14 June, 2009

Pretty Little Ana

Much can be said about the aesthetics of beauty, but it seems that there are two main camps when it comes to the issue of the ideal female form (at least as far as sexual attraction is concerned): it's either thin, or curvy. Not to say that you can't appreciate both, or even that the two are mutually exclusive, but it seems natural to have a preference for one over the other. It seems to be the popular understanding, at least through the lens of classical art, that the more full-figured, voluptuous woman was revered in days long past; whereas today, with the whole glamour industry as it is, the thin look seems to be in vogue.
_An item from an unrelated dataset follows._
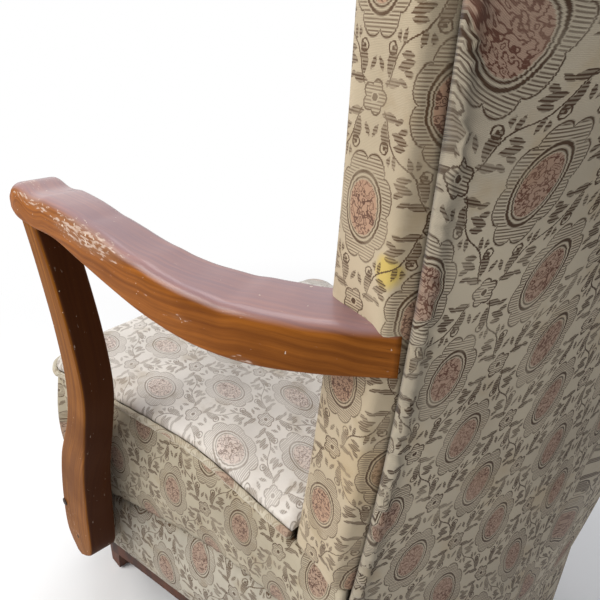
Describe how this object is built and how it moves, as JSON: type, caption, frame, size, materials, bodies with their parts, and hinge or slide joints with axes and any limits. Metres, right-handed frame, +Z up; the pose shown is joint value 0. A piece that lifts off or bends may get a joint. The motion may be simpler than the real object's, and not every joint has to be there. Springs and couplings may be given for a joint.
{
  "type": "upholstered armchair",
  "caption": "Old sprung armchair with a sagging seat, a tall bowed back in worn medallion jacquard, and scuffed curved wooden arms on flat posts.",
  "frame": {"origin": "centre of the bounding box in plan, at floor level", "axes": "+Z up, the chair faces -Y, +X is the sitter's left"},
  "size_m": [0.71, 0.8158, 1.0593],
  "materials": {
    "show_wood": "worn satin varnish",
    "dark_wood": "dark stain",
    "frame_wood": "bare sawn beech",
    "jacquard": "ribbed woven cover with a medallion pattern, stained",
    "hessian": "plain coarse weave",
    "stuffing": "packed fibre",
    "webbing": "jute strap",
    "black_cloth": "thin dust cloth",
    "steel": "dull",
    "screw_steel": "dark, oxidised"
  },
  "bodies": {
    "root": {"arm_left": "show_wood", "arm_post_left": "show_wood", "arm_post_right": "show_wood", "arm_right": "show_wood", "back_hessian": "hessian", "back_lower_rail": "frame_wood", "back_side_border_left": "jacquard", "back_side_border_right": "jacquard", "back_top_border": "jacquard", "back_top_rail": "frame_wood", "back_upright_left": "frame_wood", "back_upright_right": "frame_wood", "back_web_1": "webbing", "back_web_2": "webbing", "back_web_3": "webbing", "back_web_4": "webbing", "base_cloth": "black_cloth", "corner_block_left": "frame_wood", "corner_block_right": "frame_wood", "front_glide_left": "steel", "front_glide_right": "steel", "front_leg_left": "dark_wood", "front_leg_right": "dark_wood", "front_rail": "dark_wood", "inside_back": "jacquard", "outside_back": "jacquard", "post_screw_left": "screw_steel", "post_screw_right": "screw_steel", "rear_glide_left": "steel", "rear_glide_right": "steel", "rear_rail": "frame_wood", "seat_border": "jacquard", "seat_hessian": "hessian", "seat_lower_band": "jacquard", "seat_spring_1": "steel", "seat_spring_2": "steel", "seat_spring_3": "steel", "seat_spring_4": "steel", "seat_spring_5": "steel", "seat_spring_6": "steel", "seat_spring_7": "steel", "seat_spring_8": "steel", "seat_spring_9": "steel", "seat_stuffing": "stuffing", "seat_top": "jacquard", "seat_web_cross_1": "webbing", "seat_web_cross_2": "webbing", "seat_web_cross_3": "webbing", "seat_web_long_1": "webbing", "seat_web_long_2": "webbing", "seat_web_long_3": "webbing", "seat_web_long_4": "webbing", "seat_welt": "jacquard", "side_rail_left": "dark_wood", "side_rail_right": "dark_wood"}
  },
  "joints": []
}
That is, if we ignore the recent backlash I've been witnessing.

I suppose one could argue that the fuller look is generally healthier and more natural (when not overdone), but it would be rather foolish to presume that thinness itself is inherently unhealthy or unnatural. Of course, it's true that there's a lot of pressure on women in this age to conform to society's image of beauty - unfortunately epitomized by the impossible perfection of magazine models (at times photoshopped even beyond recognition) - to the point of creating something of an epidemic of poor body image, and resulting in some women turning to extreme methods to pursue beauty at the cost of ruining their bodies (e.g., eating disorders).
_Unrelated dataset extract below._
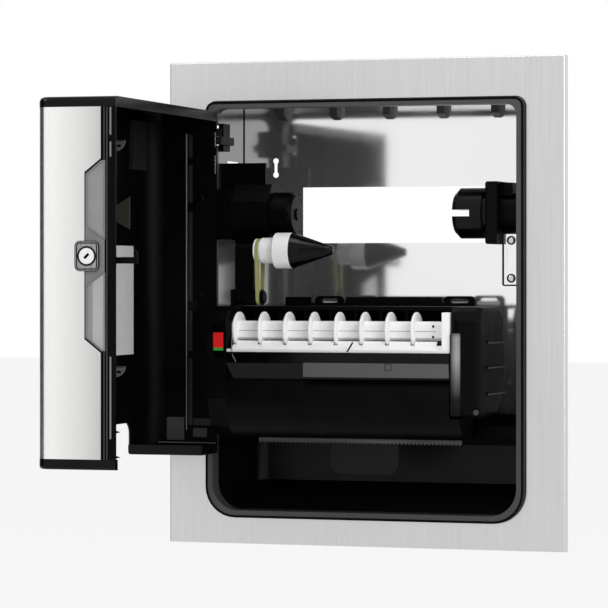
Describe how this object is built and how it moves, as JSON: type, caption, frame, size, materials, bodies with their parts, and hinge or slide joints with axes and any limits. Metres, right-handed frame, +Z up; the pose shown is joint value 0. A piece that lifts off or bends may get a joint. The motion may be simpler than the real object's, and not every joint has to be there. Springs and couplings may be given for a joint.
{
  "type": "recessed roll towel dispenser",
  "caption": "Wall-recessed paper roll towel dispenser: stainless trim frame, polished recess, lockable swing door, roll hubs and a geared disc-roller feed with tear bar.",
  "frame": {"origin": "centre of the rectangle of screw holes in the back panel, on the panel's rear face, level with the middle of the trim frame", "axes": "+X right along the trim frame as seen from the room, +Y into the wall, +Z up"},
  "size_m": [0.437, 0.438, 0.489],
  "materials": {
    "brushed_steel": "vertical brushed grain",
    "door_steel": "horizontal brushed grain",
    "recess_steel": "polished",
    "black_gloss": "glossy",
    "black_matte": "satin",
    "white_plastic": "satin",
    "smoked_window": "clear, smoked",
    "steel_part": "bright",
    "chrome_part": "polished",
    "gear_plastic": "moulded",
    "belt_rubber": "matt elastic",
    "signal_green": "matt",
    "signal_red": "matt",
    "label_paper": "matt"
  },
  "bodies": {
    "cabinet": {"trim_frame": "brushed_steel", "bezel_ring": "black_matte", "recess_back": "recess_steel", "recess_left": "recess_steel", "recess_right": "recess_steel", "recess_top": "recess_steel", "recess_floor": "recess_steel", "recess_clips": "black_matte", "chute_liner": "black_matte", "left_hub_carrier": "black_gloss", "left_hub_spring": "steel_part", "right_hub_carrier": "black_gloss", "stub_arm_bracket": "black_gloss", "shaft_bushes": "white_plastic", "left_end_housing": "black_gloss", "right_gear_housing": "black_gloss", "gear_cover": "black_gloss", "module_shell": "black_gloss", "module_brackets": "black_matte", "guide_comb": "black_matte", "roller_tray": "white_plastic", "roller_rail": "black_gloss", "lower_cover": "black_gloss", "tear_bar": "steel_part", "paper_tongue": "black_matte", "rear_rail": "black_matte", "latch_keeper": "chrome_part", "keeper_screws": "steel_part", "hinge_brackets": "black_gloss", "hinge_pins": "steel_part"},
    "hub_plunger": {"left_plunger": "steel_part"},
    "left_hub": {"left_hub": "black_gloss"},
    "right_hub": {"right_hub": "black_gloss"},
    "stub_arm": {"stub_arm": "black_gloss", "stub_drive_belt": "belt_rubber"},
    "stub_spindle": {"stub_spindle": "white_plastic", "stub_cone": "black_gloss"},
    "belt_pulley": {"stub_belt_pulley": "white_plastic"},
    "cutting_drum": {"cutting_drum": "black_matte", "knife_blade": "steel_part", "drum_shaft": "steel_part", "drum_gear": "gear_plastic"},
    "feed_roller": {"disc_roller": "white_plastic", "roller_axle": "steel_part", "roller_gear": "gear_plastic"},
    "roll_indicator": {"indicator_green": "signal_green", "indicator_red": "signal_red"},
    "door": {"door_skin": "door_steel", "door_liner": "black_gloss", "door_top_cap": "black_gloss", "door_bottom_caps": "black_gloss", "window_panes": "smoked_window", "lock_plate": "black_gloss", "lock_body": "black_matte", "latch_guides": "black_gloss", "info_label": "label_paper", "liner_clips": "white_plastic", "door_guide_bar": "black_matte"},
    "lock_plug": {"lock_plug": "chrome_part"},
    "latch": {"latch_bolt": "steel_part"}
  },
  "joints": [
    {"name": "door_hinge", "type": "hinge", "parent": "cabinet", "child": "door", "pos_m": [-0.154, -0.1242, 0.0205], "axis": [0, 0, 1], "range_deg": [0, 88]},
    {"name": "lock_turn", "type": "hinge", "parent": "door", "child": "lock_plug", "pos_m": [-0.16973, -0.43594, 0.0455], "axis": [0.0349, -0.9994, 0], "range_deg": [0, 90]},
    {"name": "latch_lift", "type": "slide", "parent": "door", "child": "latch", "axis": [0, 0, 1], "range_m": [0, 0.00597]},
    {"name": "left_hub_push", "type": "slide", "parent": "cabinet", "child": "hub_plunger", "axis": [-1, 0, 0], "range_m": [0, 0.02], "stiffness_N_per_m": 300, "springref_m": -0.005, "deforming": ["left_hub_spring"]},
    {"name": "left_hub_spin", "type": "hinge", "parent": "hub_plunger", "child": "left_hub", "pos_m": [-0.1, -0.0962, 0.0895], "axis": [1, 0, 0], "continuous": true},
    {"name": "right_hub_spin", "type": "hinge", "parent": "cabinet", "child": "right_hub", "pos_m": [0.11, -0.0962, 0.0895], "axis": [1, 0, 0], "continuous": true},
    {"name": "stub_arm_swing", "type": "hinge", "parent": "cabinet", "child": "stub_arm", "pos_m": [-0.1195, -0.1312, 0.0055], "axis": [1, 0, 0], "range_deg": [0, 55]},
    {"name": "stub_spin", "type": "hinge", "parent": "stub_arm", "child": "stub_spindle", "pos_m": [-0.09, -0.1312, 0.0525], "axis": [1, 0, 0], "continuous": true},
    {"name": "belt_pulley_spin", "type": "hinge", "parent": "stub_arm", "child": "belt_pulley", "pos_m": [-0.105, -0.1312, 0.0055], "axis": [1, 0, 0], "continuous": true},
    {"name": "drum_spin", "type": "hinge", "parent": "cabinet", "child": "cutting_drum", "pos_m": [0, -0.11043, -0.05835], "axis": [1, 0, 0], "continuous": true},
    {"name": "feed_roller_spin", "type": "hinge", "parent": "cabinet", "child": "feed_roller", "pos_m": [0, -0.1472, -0.0275], "axis": [1, 0, 0], "continuous": true},
    {"name": "indicator_slide", "type": "slide", "parent": "cabinet", "child": "roll_indicator", "axis": [0, 0, 1], "range_m": [-0.006, 0.006], "stiffness_N_per_m": 20}
  ],
  "couplings": [
    {"joint": "lock_turn", "follows": "latch_lift", "rad_per_m": 263.16},
    {"joint": "feed_roller_spin", "follows": "drum_spin", "ratio": -1.5},
    {"joint": "belt_pulley_spin", "follows": "stub_spin", "ratio": 1.6667}
  ]
}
But the thing that bugs me is when people take this anti-thin stance too far. The fact is, excessive curviness leads toward obesity, which is not healthy, just as excessive thinness leads toward malnutrition, also not healthy. Assuming that all thin people are malnourished is no better than calling anyone that has a few curves obese. So when I hear somebody tell an attractive model to eat a sandwich (or, often times, a cheeseburger - or three), it bugs me. When somebody says, "girl, you are skinny, I hope you're eating," to me it sounds rude. On the one hand, the comment seems to vaguely come from a place of concern, but it gives off the impression that being skinny is a bad thing, something that needs to be fixed. If body acceptance is the victory towards which we are fighting, we need to accept that being thin is okay, too.

Honestly, from what I've seen, I get the impression that some people are deathly afraid of human ribs. What doesn't make sense to me is why being able to see a person's ribs means that that person is underfed. Most people's ribs - who aren't obese - become visible simply by arching one's back and sucking in the stomach. Doesn't mean they aren't eating. The effect is just a bit more prominent on thinner people. I think the "skeletal" look is disgusting just as much as anyone else, and yet, personally, I think seeing ribs on a healthy person can be incredibly sexy:

So I tend to push the pro-thin stance a little hard at times. It's not that I actually support, for example, a damaging disorder like anorexia, but I've gotta make my point - that thin is beautiful.

You know, beauty is a complicated thing. We all want to believe that we're beautiful, but everybody's standards are different, and while we all (thinking optimistically) have our beautiful points, physical or otherwise, we can't all be beautiful to all people at all times. I think that's part of what body acceptance, and self-acceptance in general, is about. Not just acknowledging our good qualities, but accepting our limits as well.